#### Problem details
Render the following material again verbatim, leaving nothing out.
==== Material ====
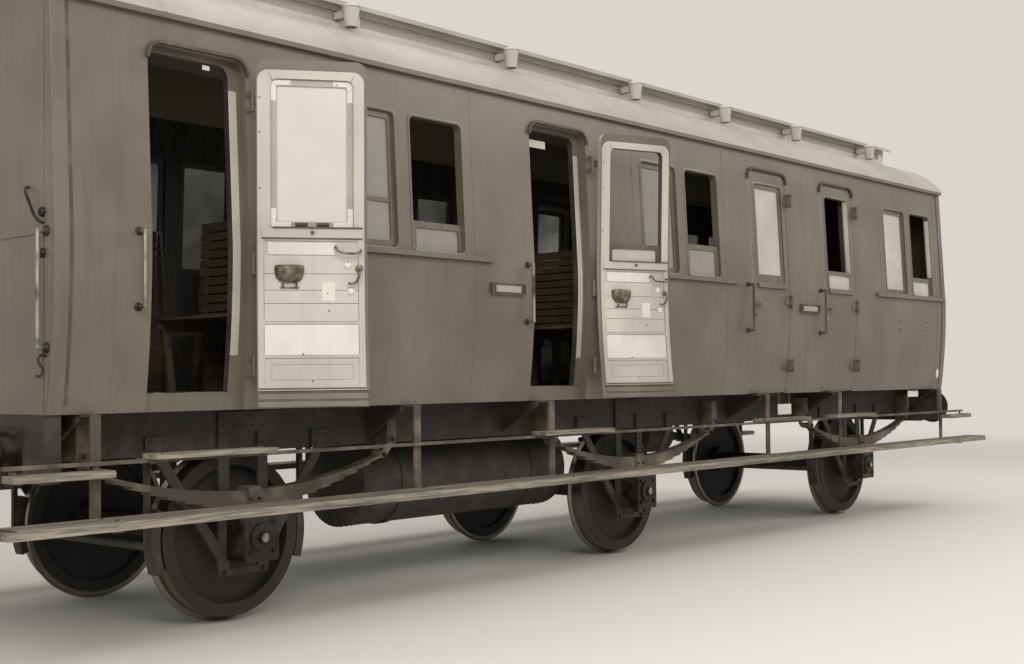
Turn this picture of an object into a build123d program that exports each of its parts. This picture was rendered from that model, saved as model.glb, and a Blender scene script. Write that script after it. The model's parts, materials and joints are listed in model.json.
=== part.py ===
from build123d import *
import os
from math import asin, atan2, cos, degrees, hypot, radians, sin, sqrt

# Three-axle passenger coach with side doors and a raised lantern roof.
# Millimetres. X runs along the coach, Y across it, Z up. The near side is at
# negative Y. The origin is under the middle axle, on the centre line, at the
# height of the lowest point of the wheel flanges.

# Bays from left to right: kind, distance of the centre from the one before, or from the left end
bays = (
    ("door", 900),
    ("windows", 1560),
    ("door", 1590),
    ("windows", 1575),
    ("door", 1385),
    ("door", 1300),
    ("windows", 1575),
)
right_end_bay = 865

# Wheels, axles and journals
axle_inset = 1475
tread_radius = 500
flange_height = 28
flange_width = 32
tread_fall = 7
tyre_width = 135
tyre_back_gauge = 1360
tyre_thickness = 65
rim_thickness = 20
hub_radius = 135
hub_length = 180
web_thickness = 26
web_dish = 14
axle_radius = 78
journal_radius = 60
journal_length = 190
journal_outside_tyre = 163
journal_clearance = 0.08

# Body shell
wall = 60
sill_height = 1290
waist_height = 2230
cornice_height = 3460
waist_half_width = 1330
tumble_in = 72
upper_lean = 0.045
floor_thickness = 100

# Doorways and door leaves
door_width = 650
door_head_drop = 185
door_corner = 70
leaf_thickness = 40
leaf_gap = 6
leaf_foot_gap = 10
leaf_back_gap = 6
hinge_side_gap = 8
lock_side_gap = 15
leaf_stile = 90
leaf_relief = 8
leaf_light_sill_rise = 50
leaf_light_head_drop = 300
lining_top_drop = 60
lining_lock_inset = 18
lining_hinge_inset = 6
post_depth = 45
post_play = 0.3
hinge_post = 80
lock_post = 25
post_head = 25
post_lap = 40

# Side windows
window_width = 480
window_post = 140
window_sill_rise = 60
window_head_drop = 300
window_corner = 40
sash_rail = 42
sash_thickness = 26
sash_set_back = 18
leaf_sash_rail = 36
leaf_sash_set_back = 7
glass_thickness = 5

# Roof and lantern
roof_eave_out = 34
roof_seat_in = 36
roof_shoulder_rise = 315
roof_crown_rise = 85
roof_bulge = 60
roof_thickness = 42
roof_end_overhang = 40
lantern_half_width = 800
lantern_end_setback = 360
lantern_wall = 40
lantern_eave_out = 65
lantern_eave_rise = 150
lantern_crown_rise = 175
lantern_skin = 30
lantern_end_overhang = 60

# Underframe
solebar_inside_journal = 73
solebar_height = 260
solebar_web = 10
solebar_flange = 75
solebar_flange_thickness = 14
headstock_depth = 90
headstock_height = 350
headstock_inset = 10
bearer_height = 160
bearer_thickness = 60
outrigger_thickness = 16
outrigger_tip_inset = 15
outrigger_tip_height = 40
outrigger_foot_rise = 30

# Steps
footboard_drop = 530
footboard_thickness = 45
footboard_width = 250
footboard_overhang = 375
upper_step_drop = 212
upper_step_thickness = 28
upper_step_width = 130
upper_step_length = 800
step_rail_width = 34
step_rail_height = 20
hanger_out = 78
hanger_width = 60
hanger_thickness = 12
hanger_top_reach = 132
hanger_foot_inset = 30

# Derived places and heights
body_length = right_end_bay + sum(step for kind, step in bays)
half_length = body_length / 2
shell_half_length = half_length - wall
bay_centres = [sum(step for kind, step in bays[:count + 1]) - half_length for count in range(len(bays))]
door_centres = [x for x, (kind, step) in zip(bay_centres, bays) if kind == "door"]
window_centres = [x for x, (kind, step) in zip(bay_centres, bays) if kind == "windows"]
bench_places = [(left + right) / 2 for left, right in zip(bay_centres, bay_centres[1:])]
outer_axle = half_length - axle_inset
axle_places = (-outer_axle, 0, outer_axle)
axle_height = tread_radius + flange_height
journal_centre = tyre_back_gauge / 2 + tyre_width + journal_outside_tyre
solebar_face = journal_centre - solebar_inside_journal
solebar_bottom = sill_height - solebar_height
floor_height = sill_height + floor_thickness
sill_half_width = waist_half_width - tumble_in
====
#### Answer to this task
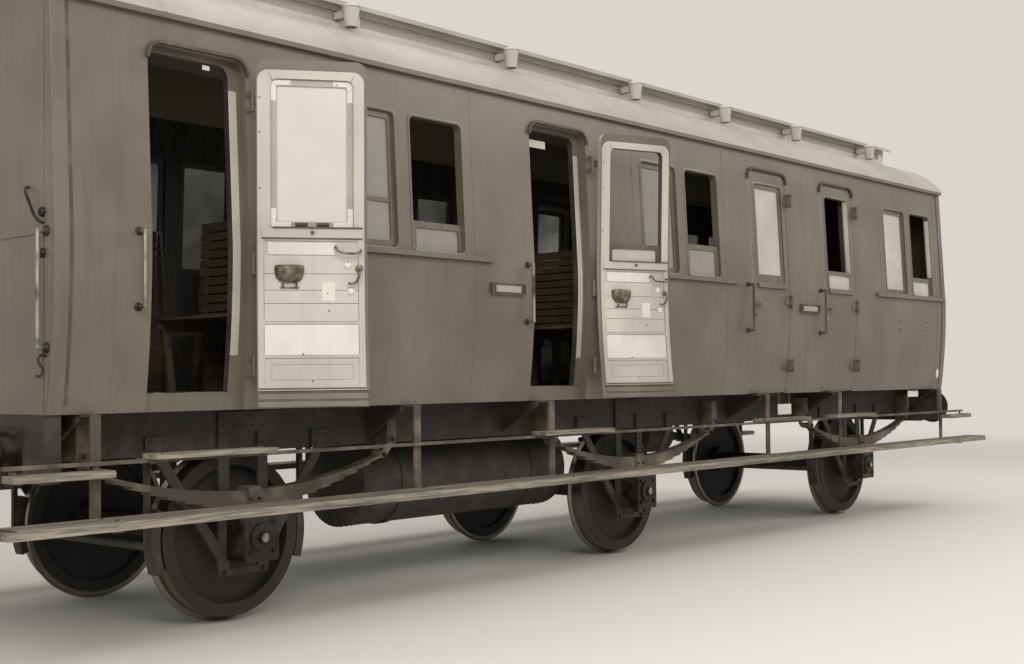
Turn this picture of an object into a build123d program that exports each of its parts. This picture was rendered from that model, saved as model.glb, and a Blender scene script. Write that script after it. The model's parts, materials and joints are listed in model.json.
=== part.py ===
from build123d import *
import os
from math import asin, atan2, cos, degrees, hypot, radians, sin, sqrt

# Three-axle passenger coach with side doors and a raised lantern roof.
# Millimetres. X runs along the coach, Y across it, Z up. The near side is at
# negative Y. The origin is under the middle axle, on the centre line, at the
# height of the lowest point of the wheel flanges.

# Bays from left to right: kind, distance of the centre from the one before, or from the left end
bays = (
    ("door", 900),
    ("windows", 1560),
    ("door", 1590),
    ("windows", 1575),
    ("door", 1385),
    ("door", 1300),
    ("windows", 1575),
)
right_end_bay = 865

# Wheels, axles and journals
axle_inset = 1475
tread_radius = 500
flange_height = 28
flange_width = 32
tread_fall = 7
tyre_width = 135
tyre_back_gauge = 1360
tyre_thickness = 65
rim_thickness = 20
hub_radius = 135
hub_length = 180
web_thickness = 26
web_dish = 14
axle_radius = 78
journal_radius = 60
journal_length = 190
journal_outside_tyre = 163
journal_clearance = 0.08

# Body shell
wall = 60
sill_height = 1290
waist_height = 2230
cornice_height = 3460
waist_half_width = 1330
tumble_in = 72
upper_lean = 0.045
floor_thickness = 100

# Doorways and door leaves
door_width = 650
door_head_drop = 185
door_corner = 70
leaf_thickness = 40
leaf_gap = 6
leaf_foot_gap = 10
leaf_back_gap = 6
hinge_side_gap = 8
lock_side_gap = 15
leaf_stile = 90
leaf_relief = 8
leaf_light_sill_rise = 50
leaf_light_head_drop = 300
lining_top_drop = 60
lining_lock_inset = 18
lining_hinge_inset = 6
post_depth = 45
post_play = 0.3
hinge_post = 80
lock_post = 25
post_head = 25
post_lap = 40

# Side windows
window_width = 480
window_post = 140
window_sill_rise = 60
window_head_drop = 300
window_corner = 40
sash_rail = 42
sash_thickness = 26
sash_set_back = 18
leaf_sash_rail = 36
leaf_sash_set_back = 7
glass_thickness = 5

# Roof and lantern
roof_eave_out = 34
roof_seat_in = 36
roof_shoulder_rise = 315
roof_crown_rise = 85
roof_bulge = 60
roof_thickness = 42
roof_end_overhang = 40
lantern_half_width = 800
lantern_end_setback = 360
lantern_wall = 40
lantern_eave_out = 65
lantern_eave_rise = 150
lantern_crown_rise = 175
lantern_skin = 30
lantern_end_overhang = 60

# Underframe
solebar_inside_journal = 73
solebar_height = 260
solebar_web = 10
solebar_flange = 75
solebar_flange_thickness = 14
headstock_depth = 90
headstock_height = 350
headstock_inset = 10
bearer_height = 160
bearer_thickness = 60
outrigger_thickness = 16
outrigger_tip_inset = 15
outrigger_tip_height = 40
outrigger_foot_rise = 30

# Steps
footboard_drop = 530
footboard_thickness = 45
footboard_width = 250
footboard_overhang = 375
upper_step_drop = 212
upper_step_thickness = 28
upper_step_width = 130
upper_step_length = 800
step_rail_width = 34
step_rail_height = 20
hanger_out = 78
hanger_width = 60
hanger_thickness = 12
hanger_top_reach = 132
hanger_foot_inset = 30

# Derived places and heights
body_length = right_end_bay + sum(step for kind, step in bays)
half_length = body_length / 2
shell_half_length = half_length - wall
bay_centres = [sum(step for kind, step in bays[:count + 1]) - half_length for count in range(len(bays))]
door_centres = [x for x, (kind, step) in zip(bay_centres, bays) if kind == "door"]
window_centres = [x for x, (kind, step) in zip(bay_centres, bays) if kind == "windows"]
bench_places = [(left + right) / 2 for left, right in zip(bay_centres, bay_centres[1:])]
outer_axle = half_length - axle_inset
axle_places = (-outer_axle, 0, outer_axle)
axle_height = tread_radius + flange_height
journal_centre = tyre_back_gauge / 2 + tyre_width + journal_outside_tyre
solebar_face = journal_centre - solebar_inside_journal
solebar_bottom = sill_height - solebar_height
floor_height = sill_height + floor_thickness
sill_half_width = waist_half_width - tumble_in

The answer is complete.